◆ Objective ◆
Scan the data below for the string "this". Copy every line where it appears.

START

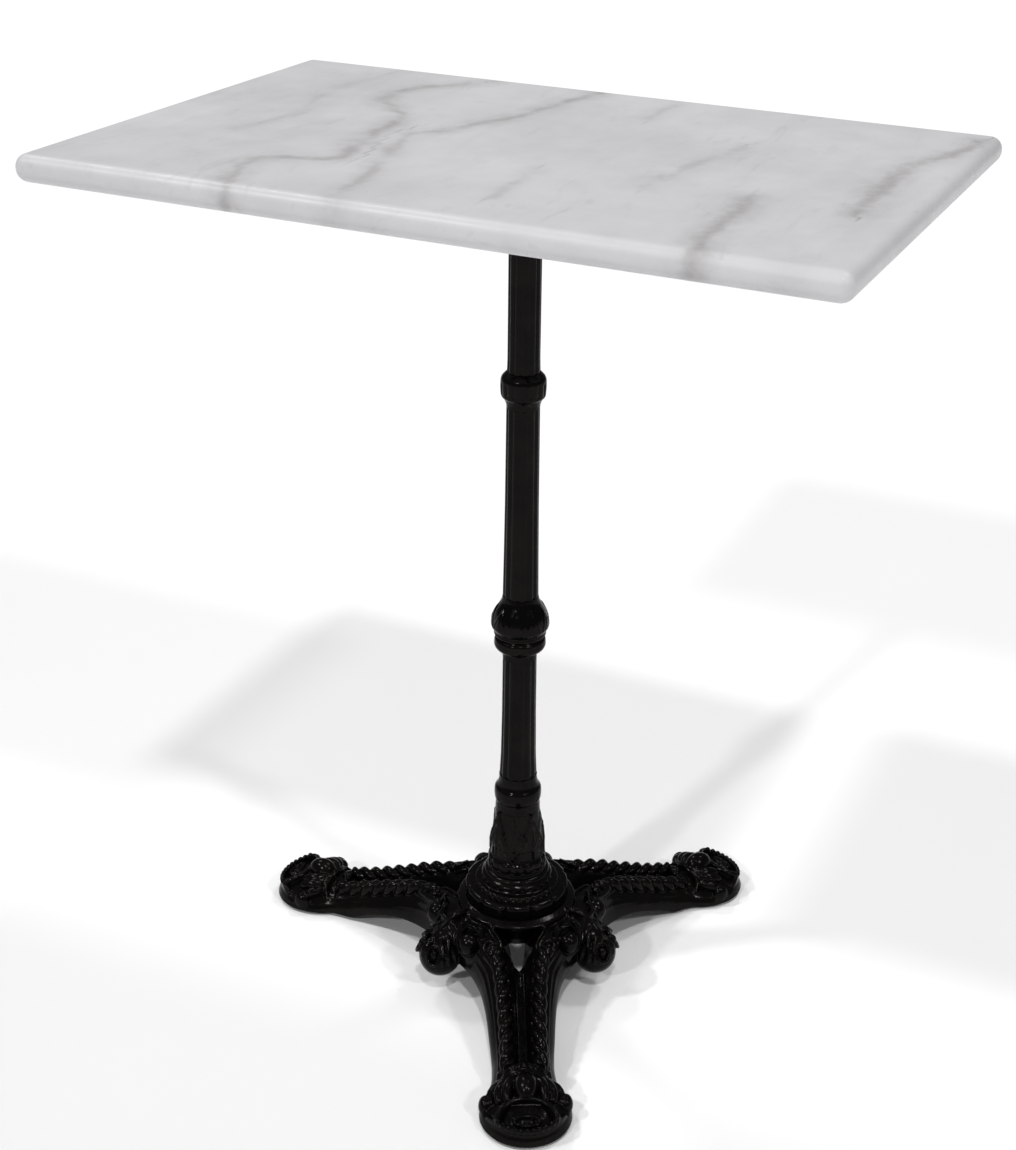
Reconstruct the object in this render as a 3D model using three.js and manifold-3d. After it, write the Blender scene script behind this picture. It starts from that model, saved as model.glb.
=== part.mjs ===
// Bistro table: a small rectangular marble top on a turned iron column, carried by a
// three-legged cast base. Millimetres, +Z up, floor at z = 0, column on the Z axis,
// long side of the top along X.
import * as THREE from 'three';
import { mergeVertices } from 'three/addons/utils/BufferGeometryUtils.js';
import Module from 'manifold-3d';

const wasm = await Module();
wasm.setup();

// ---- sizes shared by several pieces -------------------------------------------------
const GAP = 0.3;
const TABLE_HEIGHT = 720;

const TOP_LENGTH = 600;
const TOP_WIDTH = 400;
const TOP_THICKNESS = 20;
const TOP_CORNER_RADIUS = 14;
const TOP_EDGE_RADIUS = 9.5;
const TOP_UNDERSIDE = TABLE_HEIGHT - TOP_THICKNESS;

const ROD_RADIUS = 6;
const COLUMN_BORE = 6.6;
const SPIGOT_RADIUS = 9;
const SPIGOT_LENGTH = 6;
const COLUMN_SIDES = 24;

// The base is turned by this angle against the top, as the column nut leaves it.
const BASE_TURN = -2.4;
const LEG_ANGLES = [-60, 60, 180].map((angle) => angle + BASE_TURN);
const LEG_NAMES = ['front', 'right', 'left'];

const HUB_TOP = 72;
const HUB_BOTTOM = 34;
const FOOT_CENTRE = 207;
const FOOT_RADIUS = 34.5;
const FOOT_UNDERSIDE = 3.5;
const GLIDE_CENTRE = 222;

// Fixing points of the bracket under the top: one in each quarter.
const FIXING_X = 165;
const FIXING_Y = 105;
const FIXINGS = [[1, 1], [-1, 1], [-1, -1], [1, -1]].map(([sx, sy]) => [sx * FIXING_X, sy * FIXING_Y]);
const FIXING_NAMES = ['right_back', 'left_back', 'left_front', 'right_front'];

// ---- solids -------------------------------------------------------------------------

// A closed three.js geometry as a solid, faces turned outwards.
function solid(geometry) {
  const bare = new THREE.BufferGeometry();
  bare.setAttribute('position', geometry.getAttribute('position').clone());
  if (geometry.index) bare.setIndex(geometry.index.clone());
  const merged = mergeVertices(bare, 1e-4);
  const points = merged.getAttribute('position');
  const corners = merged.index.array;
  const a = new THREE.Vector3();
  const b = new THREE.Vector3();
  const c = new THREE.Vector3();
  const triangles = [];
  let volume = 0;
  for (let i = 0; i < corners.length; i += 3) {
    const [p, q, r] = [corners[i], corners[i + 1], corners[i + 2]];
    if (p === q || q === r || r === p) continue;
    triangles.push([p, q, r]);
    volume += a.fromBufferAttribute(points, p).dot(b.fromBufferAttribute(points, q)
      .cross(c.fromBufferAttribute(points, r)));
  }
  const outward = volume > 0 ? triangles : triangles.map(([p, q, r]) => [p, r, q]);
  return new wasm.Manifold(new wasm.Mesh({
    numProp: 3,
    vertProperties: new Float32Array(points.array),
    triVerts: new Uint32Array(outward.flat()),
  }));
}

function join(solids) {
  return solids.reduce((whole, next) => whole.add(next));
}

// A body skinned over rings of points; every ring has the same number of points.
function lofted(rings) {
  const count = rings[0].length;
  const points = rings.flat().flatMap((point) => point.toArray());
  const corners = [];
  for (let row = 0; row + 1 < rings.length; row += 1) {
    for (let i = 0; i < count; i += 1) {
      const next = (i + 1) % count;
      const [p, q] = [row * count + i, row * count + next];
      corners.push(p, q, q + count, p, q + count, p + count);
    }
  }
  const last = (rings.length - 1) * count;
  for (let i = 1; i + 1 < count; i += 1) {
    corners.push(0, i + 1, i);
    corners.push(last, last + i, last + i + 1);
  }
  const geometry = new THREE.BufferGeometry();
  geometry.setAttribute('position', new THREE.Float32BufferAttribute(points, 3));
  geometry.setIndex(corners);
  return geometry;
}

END

◆ Answer for the task ◆
Reconstruct the object in this render as a 3D model using three.js and manifold-3d. After it, write the Blender scene script behind this picture. It starts from that model, saved as model.glb.
// The base is turned by this angle against the top, as the column nut leaves it.